### Written problem
Lines that contain the string "mathutils" are to be copied; leave out all others.

---- Supplied data

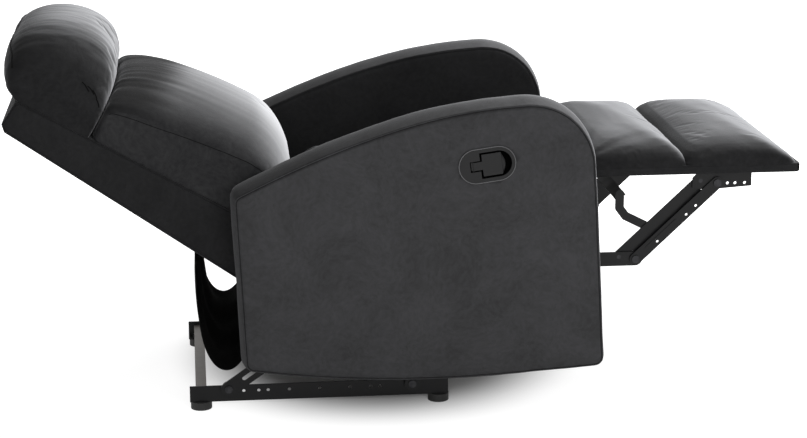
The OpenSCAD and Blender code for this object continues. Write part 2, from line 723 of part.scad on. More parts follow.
// Arm: a timber and foam core inside a padded cover
module arm_core_left() color(plywood) in_body() difference() {
    arm_core_shape();
    for (p = arm_bolt_points) pin(p, arm_inner, arm_inner + arm_padding + arm_bolt_reach, arm_bolt_radius);
}
module arm_core_right() color(plywood) difference() {
    right() arm_core_left();
    on_latch() translate([0, latch_depth + cup_clearance, 0]) rotate([90, 0, 0])
        linear_extrude(latch_depth) pocket_shape(latch_wall + cup_clearance);
    in_body() cable_channel();
}
module arm_cover_left() color(velvet) in_body() difference() {
    arm_skin();
    arm_core_shape();
    for (p = arm_bolt_points) pin(p, arm_inner - overrun, arm_inner + arm_padding + overrun, arm_bolt_radius);
}
module arm_cover_right() color(velvet) difference() {
    right() arm_cover_left();
    on_latch() plate(-overrun, arm_padding + overrun) pocket_shape(latch_wall);
    in_body() pin(cable_exit, -arm_inner - arm_padding - overrun, -arm_inner + overrun, cable_space);
}
// Bolts through the seat box into the arm cores, with collars between, and the hinge plates' own bolts
module seat_box_bolts() color(zinc) in_body() both() {
    for (p = arm_bolt_points) {
        pin(p, seat_inner - head_thickness, seat_inner, head_radius);
        pin(p, seat_inner, arm_inner + arm_padding + arm_bolt_reach, arm_bolt_radius);
        pin(p, p[0] > hinge_plate_end[0] ? seat_outer : hinge_outer, arm_inner, arm_bolt_collar);
    }
    pin(hinge_bolt, seat_inner, hinge_outer, hinge_bolt_radius);
    pin(hinge_bolt, seat_inner - head_thickness, seat_inner, head_radius);
}

// Latch plate with its finger pocket
module latch_bezel() color(plastic) on_latch() difference() {
    union() {
        plate(-latch_proud, 0) oval(latch_length, latch_height);
        plate(0, latch_depth) pocket_shape(latch_wall);
    }
    plate(-latch_proud - overrun, latch_depth - latch_wall) pocket_shape(0);
    translate([latch_hinge, latch_hinge_depth, -latch_pin_length / 2])
        cylinder(h = latch_pin_length, r = latch_pin_radius);
}
module latch_pin() color(zinc) on_latch() translate([latch_hinge, latch_hinge_depth, -latch_pin_length / 2])
    cylinder(h = latch_pin_length, r = latch_pin_radius);
// Pull paddle on the latch pin
module latch_paddle() color(plastic) on_latch() difference() {
    union() {
        plate(-paddle_thickness / 2, paddle_thickness / 2) {
            translate([paddle_rear, -paddle_half]) square([paddle_front - paddle_rear, 2 * paddle_half]);
            translate([latch_hinge, -paddle_stem_half])
                square([paddle_rear - latch_hinge, 2 * paddle_stem_half]);
        }
        translate([latch_hinge - barrel_radius, 0, -paddle_stem_half])
            cube([2 * barrel_radius, latch_hinge_depth, 2 * paddle_stem_half]);
        translate([latch_hinge, latch_hinge_depth, -paddle_stem_half])
            cylinder(h = 2 * paddle_stem_half, r = barrel_radius);
    }
    translate([latch_hinge, latch_hinge_depth, -latch_pin_length / 2])
        cylinder(h = latch_pin_length, r = latch_pin_radius + running_play);
}
module latch_cable() color(plastic) in_body() {
    n = len(cable_points) - 1;
    loft([for (i = [0:n])
        tube_ring(cable_points[i], unit(cable_points[min(i + 1, n)] - cable_points[max(i - 1, 0)]),
            cable_radius)]);
}

// Batten between the arms at the rear, and the cloth that hangs from the back to it
module rear_batten() color(plywood) in_body() translate([batten_at[0], -arm_inner, batten_at[1]])
    cube([batten_depth, 2 * arm_inner, batten_height]);
module rear_valance() color(lining) in_body() sheet(
    [for (i = [0:len(valance_line) - 1]) [for (j = [0:valance_columns]) valance_point(i, j, 0.5)]],
    [for (i = [0:len(valance_line) - 1]) [for (j = [0:valance_columns]) valance_point(i, j, -0.5)]]
);

// Back: plywood stiles and rails inside a padded cover
module back_stile() color(plywood) in_back() difference() {
    plate(back_half - cover_wall - stile_thickness, back_half - cover_wall)
        polygon(back_corners(cover_wall, cover_wall + strap_thickness));
    for (p = bracket_bolts) pin(p, back_half - cover_wall - stile_thickness, back_half, bracket_bolt_radius);
}
module back_stile_left() back_stile();
module back_stile_right() right() back_stile();
back_inner_half = back_half - cover_wall - stile_thickness;
module back_rails() color(plywood) in_back() for (z = back_rail_heights)
    translate([cover_wall - back_set, -back_inner_half, z])
        cube([z > back_rail_heights[1] ? back_rail_depth / 2 : back_rail_depth, 2 * back_inner_half, board]);
module back_straps() color(lining) on_front() for (z = back_strap_heights)
    translate([-cover_wall - strap_thickness, -back_half + cover_wall, z])
        cube([strap_thickness, 2 * (back_half - cover_wall), back_strap_width]);
module back_cover() color(velvet) in_back() difference() {
    loft([
        for (i = [0:edge_steps]) let (a = 90 * i / edge_steps)
            side_ring(inset_outline(back_outline, back_edge * (1 - sin(a))),
                -back_half + back_edge * (1 - cos(a))),
        for (i = [0:edge_steps]) let (a = 90 * i / edge_steps)
            side_ring(inset_outline(back_outline, back_edge * (1 - cos(a))),
                back_half - back_edge * (1 - sin(a)))
    ]);
    plate(cover_wall - back_half, back_half - cover_wall) polygon(back_corners(cover_wall, cover_wall));
    both() for (p = bracket_bolts)
        pin(p, back_half - cover_wall - overrun, back_half + overrun, bracket_bolt_radius);
}
// One ring of a cushion on the back: its side view, with the crown and the ends drawn in
module back_pad(outline, centre, half, crowns, ends) loft([
    for (i = [0:len(across_shares) - 1]) [
        for (p = outline) [
            max(soft_gap, centre[0] * (1 - ends[i]) + p[0] * crowns[i] * ends[i]),
            half * across_shares[i],
            centre[1] + (p[1] - centre[1]) * ends[i]
        ]
    ]
]);
module back_cushion() color(velvet) on_front()
    back_pad(curve(stretched(lumbar_spans, lumbar_drawn, [lumbar_depth, lumbar_length], 0), lumbar_steps),
        [0, lumbar_centre], lumbar_half, lumbar_crown_shares, lumbar_end_shares);
module headrest_cushion() color(velvet) on_front()
    back_pad(curve(stretched(headrest_spans, headrest_drawn, [headrest_depth, headrest_height],
        lumbar_length + headrest_gap), headrest_steps),
        headrest_centre, headrest_half, [for (s = across_shares) 1], headrest_end_shares);
module back_bracket() color(steel_black) in_back() plate(back_half, bracket_outer) difference() {
    bar([0, 0], bracket_end, bracket_radius);
    hole([0, 0], pin_radius + running_play);
    for (p = bracket_bolts) hole(p, bracket_bolt_radius);
}
module back_bracket_left() back_bracket();
module back_bracket_right() right() back_bracket();
bracket_head = 2;
module back_bracket_bolts() color(zinc) in_back() both() for (p = bracket_bolts) {
    pin(p, back_half - cover_wall - bracket_bolt_reach, bracket_outer, bracket_bolt_radius);
    pin(p, bracket_outer, bracket_outer + bracket_head, bracket_bolt_radius + bracket_head);
}

// Footrest arm, from the mechanism plate to the bars
module footrest_arm() color(steel_black) in_body() plate(arm_link_inner, arm_link_outer) difference() {
    bar(footrest_pivot, bar_pivot, arm_link_radius);
    hole(footrest_pivot, pin_radius + running_play);
    hole(bar_pivot, pin_radius);
    hole(rear_bar_pivot, pin_radius);
}
module footrest_arm_left() footrest_arm();
module footrest_arm_right() right() footrest_arm();
module footrest_arm_rivets() color(zinc) in_body() both() {
    pin(bar_pivot, arm_link_inner, link_outer, pin_radius);
    pin(bar_pivot, link_outer, link_outer + head_thickness, head_radius);
    pin(rear_bar_pivot, rear_bar_inner, arm_link_outer, pin_radius);
    pin(rear_bar_pivot, rear_bar_inner - head_thickness, rear_bar_inner, head_radius);
}
module front_bar() color(steel_black) in_body() plate(link_inner, link_outer) difference() {
    bar(bar_pivot, panel_pivot, front_bar_radius);
    for (d = front_bar_holes)
        hole(bar_pivot + ray(d, bar_slope) - ray(front_bar_hole_drop, bar_slope + 90), front_bar_hole_radius);
    hole(bar_pivot, pin_radius + running_play);
    hole(panel_pivot, pin_radius + running_play);
}
module front_bar_left() front_bar();
module front_bar_right() right() front_bar();
module rear_bar() color(steel_black) in_body() plate(rear_bar_inner, rear_bar_outer) difference() {
    bar(rear_bar_pivot, panel_rear_pivot, rear_bar_radius);
    hole(rear_bar_pivot, pin_radius + running_play);
    hole(panel_rear_pivot, pin_radius + footrest_play);
}
module rear_bar_left() rear_bar();
module rear_bar_right() right() rear_bar();
// Cranked brackets on the rear bars, and the flat stretcher that joins them
module stretcher_brackets() color(steel_black) in_body() both() plate(stretcher_inner, rear_bar_inner)
    translate(rear_bar_pivot) for (i = [0:len(stretcher_points) - 2])
        bar(stretcher_points[i], stretcher_points[i + 1], stretcher_radius);
module footrest_stretcher() color(steel_black) in_body() plate(-stretcher_inner, stretcher_inner)
    translate(rear_bar_pivot + stretcher_bar_at) rotate(footrest_bar_angle - seat_slope)
        translate([-stretcher_bar_width / 2, -steel / 2]) square([stretcher_bar_width, steel]);

// Footrest panel: a board on two angle brackets, with two pads
module footrest_bracket() color(steel_black) in_panel() difference() {
    union() {
        plate(arm_link_inner, arm_link_outer) polygon(panel_plate);
        translate([panel_plate[2][0], arm_link_outer - bracket_flange, board_base - steel])
            cube([panel_plate[3][0] - panel_plate[2][0], bracket_flange, steel]);
    }
    for (p = panel_holes) pin(p, arm_link_inner - overrun, arm_link_outer + overrun, panel_hole_radius);
    pin([0, 0], arm_link_inner - overrun, arm_link_outer + overrun, pin_radius);
    pin(turn(bar_offset, body_tilt), arm_link_inner - overrun, arm_link_outer + overrun, pin_radius);
    for (x = [panel_screw_rear, panel_screw_front])
        translate([x, panel_screw_y, board_base - steel - overrun])
        cylinder(h = steel + 2 * overrun, r = panel_screw_radius);
}
panel_screw_rear = -8;
panel_screw_front = 50;
panel_screw_y = arm_link_outer - bracket_flange / 2;
panel_screw_radius = 3;
panel_screw_reach = 9;
module footrest_bracket_left() footrest_bracket();
module footrest_bracket_right() right() footrest_bracket();
module footrest_rivets() color(zinc) in_panel() both() {
    pin([0, 0], arm_link_inner, link_outer, pin_radius);
    pin([0, 0], link_outer, link_outer + head_thickness, head_radius);
    pin(turn(bar_offset, body_tilt), rear_bar_inner, arm_link_outer, pin_radius);
    pin(turn(bar_offset, body_tilt), rear_bar_inner - head_thickness, rear_bar_inner, head_radius);
    for (x = [panel_screw_rear, panel_screw_front]) translate([x, panel_screw_y, board_base - steel]) {
        cylinder(h = steel + panel_screw_reach, r = panel_screw_radius);
        translate([0, 0, -head_thickness]) cylinder(h = head_thickness, r = 2 * panel_screw_radius);
    }
}
module footrest_board() color(plywood) in_panel() difference() {
    translate([panel_rear, -footrest_width / 2, board_base])
        cube([footrest_length, footrest_width, board_thickness]);
    both() for (x = [panel_screw_rear, panel_screw_front]) translate([x, panel_screw_y, board_base - overrun])
        cylinder(h = panel_screw_reach + overrun, r = panel_screw_radius);
}
module footrest_pad(x0, x1, rear, toe) color(velvet) in_panel()
    translate([(x0 + x1) / 2, 0, board_base + board_thickness + soft_gap])
        pad((x1 - x0) / 2, footrest_pad_width / 2, pad_thickness - board_thickness, rear, toe);
module footrest_upper_cushion()
    footrest_pad(panel_rear, panel_rear + upper_pad_length, upper_pad_rear_share, 1);
module footrest_lower_cushion()
    footrest_pad(panel_rear + upper_pad_length + pad_gap, panel_front + toe_overhang, 1, lower_pad_toe_share);

base_rail_left();
base_rail_right();
base_cross_tubes();
base_feet();
base_bolts();
base_pivot_studs();
rear_lift_link_left();
rear_lift_link_right();
front_lift_link_left();
front_lift_link_right();
mechanism_plate_left();
mechanism_plate_right();
body_pivot_studs();
mechanism_cross_tubes();
hinge_plate_left();
hinge_plate_right();
back_hinge_pins();
seat_side_rail_left();
seat_side_rail_right();
seat_front_rail();
seat_rear_rail();
seat_straps();
seat_cushion();
arm_core_left();
arm_core_right();
arm_cover_left();
arm_cover_right();
seat_box_bolts();
latch_bezel();
latch_pin();
latch_paddle();
latch_cable();
rear_batten();
rear_valance();
back_stile_left();
back_stile_right();
back_rails();
back_straps();
back_cover();
back_cushion();
headrest_cushion();
back_bracket_left();
back_bracket_right();
back_bracket_bolts();
footrest_arm_left();
footrest_arm_right();
footrest_arm_rivets();
front_bar_left();
front_bar_right();
rear_bar_left();
rear_bar_right();
stretcher_brackets();
footrest_stretcher();
footrest_bracket_left();
footrest_bracket_right();
footrest_rivets();
footrest_board();
footrest_upper_cushion();
footrest_lower_cushion();
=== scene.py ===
import math

import bmesh
import bpy
import numpy as np
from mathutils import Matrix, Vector, noise
from mathutils.bvhtree import BVHTree


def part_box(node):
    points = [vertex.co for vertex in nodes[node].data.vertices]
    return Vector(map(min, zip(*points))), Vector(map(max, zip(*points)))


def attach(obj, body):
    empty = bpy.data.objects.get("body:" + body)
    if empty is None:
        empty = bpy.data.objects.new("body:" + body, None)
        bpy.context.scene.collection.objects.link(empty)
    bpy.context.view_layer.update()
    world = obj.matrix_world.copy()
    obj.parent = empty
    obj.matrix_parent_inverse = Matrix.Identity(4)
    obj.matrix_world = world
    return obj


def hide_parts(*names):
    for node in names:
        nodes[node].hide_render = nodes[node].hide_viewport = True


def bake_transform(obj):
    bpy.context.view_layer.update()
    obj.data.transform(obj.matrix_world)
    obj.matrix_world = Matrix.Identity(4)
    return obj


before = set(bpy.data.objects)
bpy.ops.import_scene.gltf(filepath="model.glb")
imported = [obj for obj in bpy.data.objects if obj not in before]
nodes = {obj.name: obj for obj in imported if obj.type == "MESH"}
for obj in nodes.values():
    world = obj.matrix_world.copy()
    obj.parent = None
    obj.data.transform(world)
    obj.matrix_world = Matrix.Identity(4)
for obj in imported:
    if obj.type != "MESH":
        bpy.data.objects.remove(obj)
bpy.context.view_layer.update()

scene = bpy.context.scene
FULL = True

# Camera: a long lens a little behind the chair's right side, looking down on it by fifteen degrees.
# The place and the lens were solved from the photograph's straight edges.
photo_width, focal_pixels = 807, 2034.86
lens = bpy.data.cameras.new("side_camera")
lens.sensor_width = 36.0
lens.lens = focal_pixels / photo_width * lens.sensor_width
lens.clip_start, lens.clip_end = 0.1, 60.0
camera = bpy.data.objects.new("side_camera", lens)
scene.collection.objects.link(camera)
look_turn, look_down = math.radians(6.134), math.radians(15.0015)
level = math.cos(look_down)
ahead = Vector((math.sin(look_turn) * level, math.cos(look_turn) * level, -math.sin(look_down)))
camera.location = (-0.4125, -3.9316, 1.3740)
camera.rotation_mode = "QUATERNION"
camera.rotation_quaternion = ahead.to_track_quat("-Z", "Y")
scene.camera = camera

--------

### Answer below
from mathutils import Matrix, Vector, noise
from mathutils.bvhtree import BVHTree